The Infernal Machine of Happiness
The 1920s in a fictional Balkan country. The Great War has ended, leaving behind devastation, explosive social tensions, and political radicalization; the anarcho-terrorist organization Weapons of Chaos has been formed; following a coup, a military dictatorship is established, and an assassination is being planned...
Written in the “alternative history” genre, the novel deliberately reorders the historical course of time, reshapes the geopolitical context, transforms events, and invents characters. Thus, in his attempt to create a possible dystopia in the past, he undermines the clichés drummed into us by propaganda.
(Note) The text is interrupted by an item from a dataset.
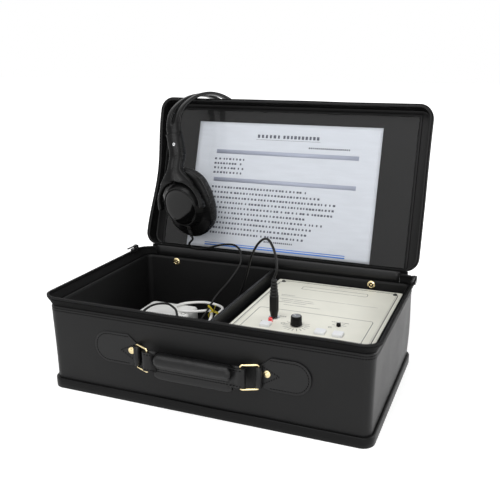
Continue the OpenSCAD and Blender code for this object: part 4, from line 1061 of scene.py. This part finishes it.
# %% Brass rings
RING_W, RING_H = 21, 30.4
ring_loop = rounded_loop(RING_W, RING_H, 2.6, steps=(8, 12), corner=6)
for side, name in ((-1, "left"), (1, "right")):
    line = [Vector((p.x - side * RING_W / 2 * MM, 0, p.y)) for p in ring_loop]
    place = at(side * RING_X, RING_Y, RING_Z, ("Z", side * RING_REST))
    ring = tube("brass_ring_" + name, line, 1.3, gilt, 14, True, place)
    finished(ring, "ring_" + name, "gilt_metal", "handle_ring_" + name)
print("two rings")

# %% Rolled grip
BAR_X, BAR_Y, GRIP_BACK = 60.816, -135.541, 7.3
GRIP = at(0, BAR_Y, RING_Z)
FLAP_LEFT = [(-2.3, -7), (-2, -11), (-2, -16), (-1.9, -20), (-1.2, -21)]


def grip_outline(size):
    """The roll's section at one place along the grip: a circle that runs out into a flat flap."""
    return arc(0, 3.5, 8.5 * size, -52, 232, 26) + mirrored([(-2.9 - 1.6 * size, -4.6)] + FLAP_LEFT)


def creased(p):
    """Creases that run round the roll and a soft dent here and there."""
    fold = noise.noise(Vector((p.x * 130, p.y * 25, p.z * 25)))
    dent = noise.noise(Vector((p.x * 30, p.y * 30, p.z * 30 + 4)))
    away = Vector((0, p.y - BAR_Y * MM, p.z - (RING_Z + 3.5) * MM))
    p = p + away.normalized() * (0.32 * fold + 0.35 * dent) * MM
    p.y = min(p.y, (BAR_Y + GRIP_BACK) * MM)
    return p


grip_rows = []
for x in (-50.5 + 101 * k / 60 for k in range(61)):
    near_end = max(0, (abs(x) - 44.5) / 6)
    grip_rows.append([creased(mm(x, BAR_Y + y, RING_Z + z * (1 if z > -5 else 1 - 0.12 * near_end)))
                      for y, z in grip_outline(1 - 0.42 * near_end ** 2)])
grip_parts = [lofted("roll", grip_rows, strap_leather)]
half, front, bar = 11.9, 4.2, BAR_X + 1.6
outer = [(47, -front)] + arc(bar, 0, 4.6, -90, 90, 12, front) + [(47, front)]
inner = [(54.5, -2.3)] + arc(bar, 0, 2.7, -90, 90, 12, 2.3) + [(54.5, 2.3)]
strap = ((outer, -half), (outer, 0.4 - half), (outer, half - 0.4), (outer, half), (inner, half),
         (inner, -half))
grip_lines = [path([mm(x, y, z) for x in range(-48, 49, 4)], FORWARD * -math.copysign(1, y), GRIP)
              for y in (-2.1, 2.1) for z in (-7.6, -10.6)]
for side in (-1, 1):
    rows = [[mm(side * x, y, z) for x, y in line] for line, z in strap]
    grip_parts.append(lofted("loop", rows, strap_leather, around=False, ring=True, place=GRIP))
    grip_lines += [path([mm(side * x, -4.25, z) for x in (50, 62)], FORWARD, GRIP) for z in (-9.6, 9.6)]
grip_parts.append(stitches("grip_stitches", grip_lines, (2.5, 1.1, 0.4), 3.4))
finished(joined("leather_grip", grip_parts), "grip", "handle_leather", "handle_grip")
print("grip in", len(grip_rows), "rows")

# %% [markdown]
# ## The lid
# The lid is a shallow tray of covered board, and its soft left wall caves in a little. It is skinned
# in its own frame, as the case is, and then turned into place. Its edge carries the other half of the
# zip. In it a bound pocket of clear vinyl holds the instruction sheet.

# %% Lid tray, tape and teeth
LID_W, LID_V0, LID_R = 431.4, 2.2, 20
THIN_FOOT = 2.4


def lid_loop(inset, depth, foot=None):
    """The lid's outline, set in by inset all round, or by foot along its hinge side."""
    low, high = LID_V0 + (inset if foot is None else foot), LID_H - inset
    return rounded_loop(LID_W - 2 * inset, high - low, LID_R - min(inset, 18), depth, (low + high) / 2)


def caved(p):
    """The tray's soft walls: the left one caves in, and all of them wave a little at the free rim."""
    v = p.y / MM
    inwards = mm(6.5 * math.sin(math.pi * clamped((v - 25) / 190)) ** 2 if p.x < -0.19 else 0, 0, 0)
    wave = Vector((noise.noise(p * 11), noise.noise(p * 11 + Vector((7, 0, 0))), 0)) * 1.1 * MM
    return p + (inwards + wave) * max(0, 1 - p.z / MM / 26) * clamped((v - 4) / 20)


def lid_part(name, rows, paint, **how):
    return lofted(name, rows, paint, place=FROM_FLAT, **how)


def on_lid(points, ups):
    return path([caved(p) for p in points], ups, FROM_FLAT, True)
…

Inventive, grotesquely ironic, and inimitably provocative, The Infernal Machine of Happiness is a scathing socio-political parody, a tale of the quest for universal happiness embodied in maniacal obsessions, whose clash leads to historical catastrophes and hurls humanity into an existence forcibly emptied of history.
Vladislav Todorov
VLADISLAV TODOROV is a Ph. D. in philosophical sciences. He teaches cinema and literature at the University of Pennsylvania. His first book, "The Adam Complex", was published in Sofia (1991). His second book, "Red Square, Black Square: Organon for Revolutionary Imagination" (1995), was published in the United States. It was followed by "Little Paradox for Theater and Other Figures of Life" and "Chaotic Pendulum: Political Journalism". Todorov had written two screen-ready novels - "Zift" and "Zincographer". The second one was filmed under the title "The Chameleon's Color".